Per il COO, l’idea che il futuro della vendita auto possa passare unicamente attraverso piattaforme digitali è una semplificazione pericolosa, che trascura il valore del rapporto umano, della consulenza personalizzata e soprattutto della presenza fisica sul territorio. “Il concessionario non è solo un punto vendita, è un presidio di marca, un punto di fiducia, un luogo dove si costruisce relazione e assistenza. È impensabile sostituirlo integralmente con un algoritmo”.
La visione di Imparato è quella di un modello distributivo ibrido, in cui la digitalizzazione supporta e potenzia l’esperienza del cliente, ma non sostituisce il contatto umano. Un approccio “phygital”, come viene spesso definito, che punta a combinare la comodità dell’e-commerce – preventivi trasparenti, prenotazioni rapide, accesso a incentivi e finanziamenti online – con la competenza dei professionisti in concessionaria, capaci di seguire il cliente nel post-vendita, nella manutenzione e nella fidelizzazione a lungo termine.
Un altro nodo riguarda la sostenibilità economica delle reti di distribuzione, in particolare per i piccoli e medi concessionari, messi sotto pressione da margini ridotti e da richieste sempre più complesse sul fronte tecnologico e normativo. Per Imparato, è fondamentale che il nuovo modello di business dell’automotive non scarichi tutto il peso della transizione su questi attori: “Se vogliamo vendere veicoli a 25-30mila euro, dobbiamo assicurarci che ci siano reti in grado di sopravvivere con quei margini.
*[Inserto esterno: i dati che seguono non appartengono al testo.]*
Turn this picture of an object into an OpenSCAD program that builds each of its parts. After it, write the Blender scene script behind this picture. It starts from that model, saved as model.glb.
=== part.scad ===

Altrimenti, parleremo di accessibilità, ma costruiremo un mercato elitario”.
Anche in questo ambito, emerge la richiesta di regole comuni a livello europeo, che armonizzino la relazione tra case automobilistiche e rete di vendita, per evitare distorsioni e asimmetrie contrattuali tra mercati nazionali. “Serve un quadro stabile, chiaro e condiviso, altrimenti i piccoli spariranno e resteranno solo grandi gruppi e piattaforme online. Ma a quel punto, sarà ancora il nostro mercato?”.